-- SOURCE EXCERPT start --

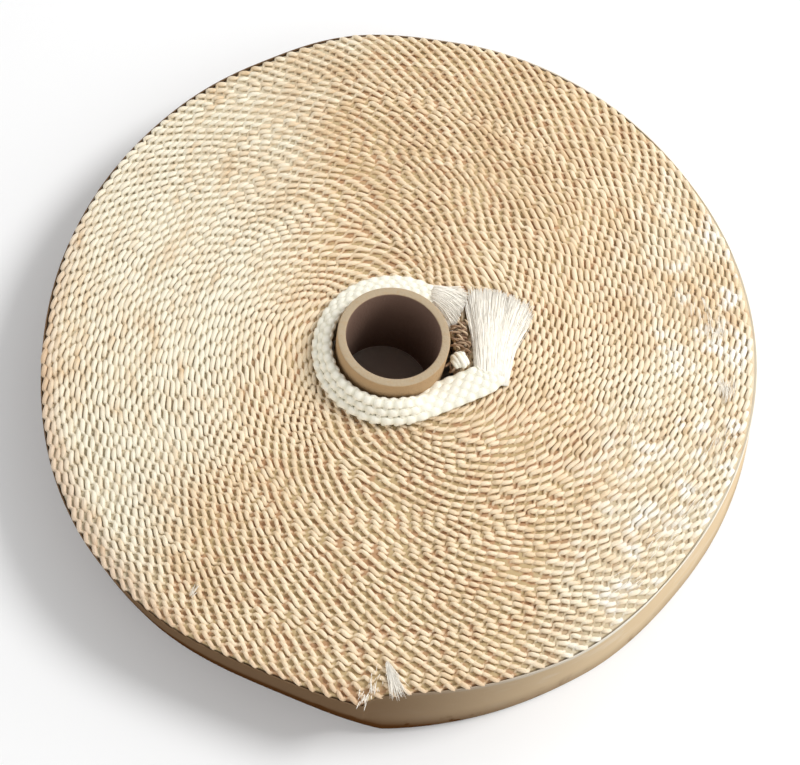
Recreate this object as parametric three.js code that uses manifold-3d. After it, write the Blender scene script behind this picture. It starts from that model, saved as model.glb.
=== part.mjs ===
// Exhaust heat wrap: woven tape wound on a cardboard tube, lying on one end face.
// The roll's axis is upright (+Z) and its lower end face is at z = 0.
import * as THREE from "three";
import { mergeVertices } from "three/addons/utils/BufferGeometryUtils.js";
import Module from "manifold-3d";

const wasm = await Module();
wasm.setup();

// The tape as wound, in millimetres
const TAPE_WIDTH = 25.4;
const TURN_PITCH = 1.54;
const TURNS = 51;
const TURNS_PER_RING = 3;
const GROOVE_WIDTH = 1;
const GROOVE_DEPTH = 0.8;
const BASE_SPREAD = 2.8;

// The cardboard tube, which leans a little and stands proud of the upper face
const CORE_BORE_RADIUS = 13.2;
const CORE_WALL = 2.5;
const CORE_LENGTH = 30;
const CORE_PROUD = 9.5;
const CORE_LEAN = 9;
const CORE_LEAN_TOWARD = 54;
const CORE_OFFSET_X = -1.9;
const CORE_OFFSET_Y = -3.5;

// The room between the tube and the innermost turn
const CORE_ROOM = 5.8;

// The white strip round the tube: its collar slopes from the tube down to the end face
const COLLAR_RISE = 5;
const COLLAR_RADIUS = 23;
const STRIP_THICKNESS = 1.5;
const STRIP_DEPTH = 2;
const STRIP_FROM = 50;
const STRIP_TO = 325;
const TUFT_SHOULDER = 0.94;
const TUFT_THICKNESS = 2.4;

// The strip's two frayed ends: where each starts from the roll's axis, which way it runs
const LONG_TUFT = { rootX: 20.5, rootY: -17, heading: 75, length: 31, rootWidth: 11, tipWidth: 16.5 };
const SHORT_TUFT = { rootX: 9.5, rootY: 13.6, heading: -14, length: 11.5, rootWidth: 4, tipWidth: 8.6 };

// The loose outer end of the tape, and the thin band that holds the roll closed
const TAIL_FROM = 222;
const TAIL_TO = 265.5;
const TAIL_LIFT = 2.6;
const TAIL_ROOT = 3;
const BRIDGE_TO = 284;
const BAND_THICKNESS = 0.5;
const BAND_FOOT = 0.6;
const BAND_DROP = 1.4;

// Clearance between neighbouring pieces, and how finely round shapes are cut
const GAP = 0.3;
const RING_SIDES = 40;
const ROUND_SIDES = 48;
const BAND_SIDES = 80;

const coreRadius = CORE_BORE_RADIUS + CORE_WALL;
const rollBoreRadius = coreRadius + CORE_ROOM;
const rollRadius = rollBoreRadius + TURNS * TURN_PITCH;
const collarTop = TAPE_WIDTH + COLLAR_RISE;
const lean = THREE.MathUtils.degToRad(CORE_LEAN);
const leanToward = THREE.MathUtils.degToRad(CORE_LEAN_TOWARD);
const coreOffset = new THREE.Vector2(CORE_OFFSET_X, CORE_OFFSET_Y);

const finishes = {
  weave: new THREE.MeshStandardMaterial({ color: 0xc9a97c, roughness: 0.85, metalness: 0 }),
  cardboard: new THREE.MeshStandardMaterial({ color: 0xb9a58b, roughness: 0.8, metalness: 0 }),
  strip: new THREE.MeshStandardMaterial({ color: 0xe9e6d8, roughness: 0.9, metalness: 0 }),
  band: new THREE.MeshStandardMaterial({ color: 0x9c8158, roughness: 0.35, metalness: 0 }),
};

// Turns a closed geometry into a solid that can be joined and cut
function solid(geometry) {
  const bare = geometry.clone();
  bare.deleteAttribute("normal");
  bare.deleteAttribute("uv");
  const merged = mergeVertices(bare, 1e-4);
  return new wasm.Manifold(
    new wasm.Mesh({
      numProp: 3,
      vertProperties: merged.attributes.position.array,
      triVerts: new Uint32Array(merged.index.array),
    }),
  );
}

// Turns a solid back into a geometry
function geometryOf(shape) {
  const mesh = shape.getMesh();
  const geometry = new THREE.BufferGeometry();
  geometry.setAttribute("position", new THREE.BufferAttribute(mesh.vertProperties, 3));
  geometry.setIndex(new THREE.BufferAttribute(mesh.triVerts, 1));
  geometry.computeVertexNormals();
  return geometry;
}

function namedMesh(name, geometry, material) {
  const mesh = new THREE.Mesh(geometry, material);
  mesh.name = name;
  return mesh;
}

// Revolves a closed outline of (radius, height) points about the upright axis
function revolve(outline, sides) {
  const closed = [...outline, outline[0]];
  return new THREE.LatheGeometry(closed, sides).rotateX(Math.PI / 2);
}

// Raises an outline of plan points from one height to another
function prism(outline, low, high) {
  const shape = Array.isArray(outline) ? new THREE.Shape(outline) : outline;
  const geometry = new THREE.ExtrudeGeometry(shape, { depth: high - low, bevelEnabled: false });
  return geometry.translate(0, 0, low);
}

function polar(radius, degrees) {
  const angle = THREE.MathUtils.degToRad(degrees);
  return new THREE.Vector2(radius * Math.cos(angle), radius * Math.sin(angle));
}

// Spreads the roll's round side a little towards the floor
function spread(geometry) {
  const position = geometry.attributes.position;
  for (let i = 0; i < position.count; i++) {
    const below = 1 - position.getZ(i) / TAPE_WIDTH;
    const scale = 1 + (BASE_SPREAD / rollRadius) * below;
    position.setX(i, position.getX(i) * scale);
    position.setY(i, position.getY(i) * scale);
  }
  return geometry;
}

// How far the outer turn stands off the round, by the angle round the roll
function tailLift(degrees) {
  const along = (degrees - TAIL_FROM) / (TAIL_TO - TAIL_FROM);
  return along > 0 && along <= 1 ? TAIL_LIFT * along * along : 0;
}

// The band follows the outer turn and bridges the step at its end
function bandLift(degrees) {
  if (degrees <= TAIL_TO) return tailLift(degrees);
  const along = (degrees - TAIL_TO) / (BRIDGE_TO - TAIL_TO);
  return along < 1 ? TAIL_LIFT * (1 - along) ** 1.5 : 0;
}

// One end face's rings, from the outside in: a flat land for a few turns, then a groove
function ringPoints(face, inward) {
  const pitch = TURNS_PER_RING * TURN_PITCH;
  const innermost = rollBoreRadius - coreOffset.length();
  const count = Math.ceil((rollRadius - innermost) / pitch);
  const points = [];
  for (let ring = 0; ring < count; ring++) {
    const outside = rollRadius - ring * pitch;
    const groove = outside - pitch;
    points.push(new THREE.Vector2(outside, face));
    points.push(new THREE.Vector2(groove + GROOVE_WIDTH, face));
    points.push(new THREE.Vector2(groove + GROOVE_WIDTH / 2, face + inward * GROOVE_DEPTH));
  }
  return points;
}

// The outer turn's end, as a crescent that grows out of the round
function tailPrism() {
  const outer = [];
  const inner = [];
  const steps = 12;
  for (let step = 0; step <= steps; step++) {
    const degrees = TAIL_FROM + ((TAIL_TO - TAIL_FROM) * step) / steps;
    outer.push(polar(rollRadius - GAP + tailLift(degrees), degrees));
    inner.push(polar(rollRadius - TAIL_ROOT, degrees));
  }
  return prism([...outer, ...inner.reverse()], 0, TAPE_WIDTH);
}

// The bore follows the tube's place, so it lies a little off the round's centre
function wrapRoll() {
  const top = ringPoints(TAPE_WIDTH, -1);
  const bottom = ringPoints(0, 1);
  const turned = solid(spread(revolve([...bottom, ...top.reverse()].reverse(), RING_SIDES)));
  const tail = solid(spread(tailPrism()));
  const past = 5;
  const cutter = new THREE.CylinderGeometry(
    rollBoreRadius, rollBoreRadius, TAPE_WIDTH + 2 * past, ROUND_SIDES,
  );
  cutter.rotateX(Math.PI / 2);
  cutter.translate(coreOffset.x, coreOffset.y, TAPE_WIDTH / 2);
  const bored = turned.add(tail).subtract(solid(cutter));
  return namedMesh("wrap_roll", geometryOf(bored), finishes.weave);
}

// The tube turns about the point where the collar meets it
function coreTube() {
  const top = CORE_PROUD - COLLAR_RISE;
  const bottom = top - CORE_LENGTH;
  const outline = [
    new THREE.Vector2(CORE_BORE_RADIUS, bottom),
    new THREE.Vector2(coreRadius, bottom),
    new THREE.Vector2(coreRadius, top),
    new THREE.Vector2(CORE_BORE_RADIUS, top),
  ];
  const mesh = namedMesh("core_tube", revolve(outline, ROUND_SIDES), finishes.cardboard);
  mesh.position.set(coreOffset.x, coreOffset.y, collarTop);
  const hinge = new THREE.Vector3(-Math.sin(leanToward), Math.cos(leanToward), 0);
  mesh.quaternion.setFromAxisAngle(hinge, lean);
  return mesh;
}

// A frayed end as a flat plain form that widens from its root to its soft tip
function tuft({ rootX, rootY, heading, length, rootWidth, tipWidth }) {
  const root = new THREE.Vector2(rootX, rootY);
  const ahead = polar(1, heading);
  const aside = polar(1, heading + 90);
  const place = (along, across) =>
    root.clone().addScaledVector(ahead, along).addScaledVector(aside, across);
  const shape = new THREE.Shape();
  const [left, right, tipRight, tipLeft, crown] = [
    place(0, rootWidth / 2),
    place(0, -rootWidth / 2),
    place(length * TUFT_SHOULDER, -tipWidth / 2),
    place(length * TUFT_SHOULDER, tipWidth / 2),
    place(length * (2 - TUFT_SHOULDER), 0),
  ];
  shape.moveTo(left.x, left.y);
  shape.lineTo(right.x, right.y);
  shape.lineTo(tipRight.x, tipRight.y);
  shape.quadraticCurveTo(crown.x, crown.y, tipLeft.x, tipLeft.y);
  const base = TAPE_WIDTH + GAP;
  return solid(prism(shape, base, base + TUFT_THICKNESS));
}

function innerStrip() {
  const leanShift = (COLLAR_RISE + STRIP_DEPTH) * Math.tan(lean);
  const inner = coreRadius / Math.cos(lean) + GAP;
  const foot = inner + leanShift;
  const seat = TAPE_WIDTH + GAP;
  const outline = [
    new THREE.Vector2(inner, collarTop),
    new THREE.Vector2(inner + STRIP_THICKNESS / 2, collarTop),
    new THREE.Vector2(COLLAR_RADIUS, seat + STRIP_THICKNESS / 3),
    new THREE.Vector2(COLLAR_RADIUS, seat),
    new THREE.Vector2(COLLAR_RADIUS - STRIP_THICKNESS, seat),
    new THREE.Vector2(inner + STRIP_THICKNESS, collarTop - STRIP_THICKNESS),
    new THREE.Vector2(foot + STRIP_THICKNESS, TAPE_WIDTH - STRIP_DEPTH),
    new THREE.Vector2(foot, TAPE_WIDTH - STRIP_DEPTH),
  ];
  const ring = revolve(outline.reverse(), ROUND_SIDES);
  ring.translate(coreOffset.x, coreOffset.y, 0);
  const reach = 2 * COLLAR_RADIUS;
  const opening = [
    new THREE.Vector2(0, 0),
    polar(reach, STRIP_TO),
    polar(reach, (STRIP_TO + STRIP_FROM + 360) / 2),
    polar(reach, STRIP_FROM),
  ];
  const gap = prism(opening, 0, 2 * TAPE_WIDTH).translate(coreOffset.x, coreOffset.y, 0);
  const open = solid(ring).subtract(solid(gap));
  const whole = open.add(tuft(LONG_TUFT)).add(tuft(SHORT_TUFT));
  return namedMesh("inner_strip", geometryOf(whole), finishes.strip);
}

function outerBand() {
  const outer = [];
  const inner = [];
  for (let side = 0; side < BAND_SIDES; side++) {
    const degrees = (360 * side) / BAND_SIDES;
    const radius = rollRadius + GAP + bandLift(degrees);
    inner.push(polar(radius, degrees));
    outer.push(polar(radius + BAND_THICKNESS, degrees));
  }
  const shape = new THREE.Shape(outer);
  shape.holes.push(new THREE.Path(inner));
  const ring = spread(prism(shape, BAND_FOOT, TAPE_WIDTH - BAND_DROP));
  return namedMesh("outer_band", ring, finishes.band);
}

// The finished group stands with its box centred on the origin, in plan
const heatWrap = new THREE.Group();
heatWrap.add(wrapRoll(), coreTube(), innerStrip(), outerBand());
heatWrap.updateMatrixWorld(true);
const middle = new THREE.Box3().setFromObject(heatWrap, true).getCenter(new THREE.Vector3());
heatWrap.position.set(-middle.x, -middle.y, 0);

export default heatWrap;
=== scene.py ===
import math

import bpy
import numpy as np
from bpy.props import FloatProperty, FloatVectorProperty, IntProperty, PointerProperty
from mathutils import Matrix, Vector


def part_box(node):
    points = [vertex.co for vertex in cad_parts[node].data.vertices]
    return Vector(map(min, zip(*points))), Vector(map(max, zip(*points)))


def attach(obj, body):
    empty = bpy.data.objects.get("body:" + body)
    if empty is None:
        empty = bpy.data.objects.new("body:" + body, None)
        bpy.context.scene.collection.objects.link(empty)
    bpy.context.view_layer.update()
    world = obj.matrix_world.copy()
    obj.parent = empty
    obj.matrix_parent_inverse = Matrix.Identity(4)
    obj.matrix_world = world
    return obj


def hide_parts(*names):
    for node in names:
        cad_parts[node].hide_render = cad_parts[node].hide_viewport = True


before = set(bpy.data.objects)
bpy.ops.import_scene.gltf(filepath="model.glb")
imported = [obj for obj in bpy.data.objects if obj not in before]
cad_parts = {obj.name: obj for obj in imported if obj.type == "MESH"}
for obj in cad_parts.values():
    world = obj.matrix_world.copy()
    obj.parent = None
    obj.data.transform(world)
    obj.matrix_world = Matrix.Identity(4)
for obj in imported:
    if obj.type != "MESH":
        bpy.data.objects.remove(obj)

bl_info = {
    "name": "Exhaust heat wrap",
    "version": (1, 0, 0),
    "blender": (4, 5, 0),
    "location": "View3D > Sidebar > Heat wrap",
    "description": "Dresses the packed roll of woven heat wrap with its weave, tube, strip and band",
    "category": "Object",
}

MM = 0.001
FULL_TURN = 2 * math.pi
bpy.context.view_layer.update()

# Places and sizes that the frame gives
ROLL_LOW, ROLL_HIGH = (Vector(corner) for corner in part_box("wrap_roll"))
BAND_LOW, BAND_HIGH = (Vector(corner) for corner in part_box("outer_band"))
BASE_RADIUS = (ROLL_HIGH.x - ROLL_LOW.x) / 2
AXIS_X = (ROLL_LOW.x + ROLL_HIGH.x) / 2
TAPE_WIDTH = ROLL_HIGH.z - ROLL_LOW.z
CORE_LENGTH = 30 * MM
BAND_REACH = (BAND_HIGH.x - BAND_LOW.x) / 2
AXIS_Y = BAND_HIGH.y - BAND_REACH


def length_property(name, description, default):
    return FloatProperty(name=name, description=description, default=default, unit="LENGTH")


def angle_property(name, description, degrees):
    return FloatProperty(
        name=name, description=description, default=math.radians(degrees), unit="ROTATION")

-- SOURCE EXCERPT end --

Extract the lines from the line with "const ring = spread(prism(shape, BAND_FOOT, TAPE_WIDTH" through the line with "cad_parts[node].hide_render = cad_parts[node].hide_viewport". Keep both of those lines, copy everything exactly, and add nothing.

OUTPUT BELOW:
  const ring = spread(prism(shape, BAND_FOOT, TAPE_WIDTH - BAND_DROP));
  return namedMesh("outer_band", ring, finishes.band);
}

// The finished group stands with its box centred on the origin, in plan
const heatWrap = new THREE.Group();
heatWrap.add(wrapRoll(), coreTube(), innerStrip(), outerBand());
heatWrap.updateMatrixWorld(true);
const middle = new THREE.Box3().setFromObject(heatWrap, true).getCenter(new THREE.Vector3());
heatWrap.position.set(-middle.x, -middle.y, 0);

export default heatWrap;
=== scene.py ===
import math

import bpy
import numpy as np
from bpy.props import FloatProperty, FloatVectorProperty, IntProperty, PointerProperty
from mathutils import Matrix, Vector


def part_box(node):
    points = [vertex.co for vertex in cad_parts[node].data.vertices]
    return Vector(map(min, zip(*points))), Vector(map(max, zip(*points)))


def attach(obj, body):
    empty = bpy.data.objects.get("body:" + body)
    if empty is None:
        empty = bpy.data.objects.new("body:" + body, None)
        bpy.context.scene.collection.objects.link(empty)
    bpy.context.view_layer.update()
    world = obj.matrix_world.copy()
    obj.parent = empty
    obj.matrix_parent_inverse = Matrix.Identity(4)
    obj.matrix_world = world
    return obj


def hide_parts(*names):
    for node in names:
        cad_parts[node].hide_render = cad_parts[node].hide_viewport = True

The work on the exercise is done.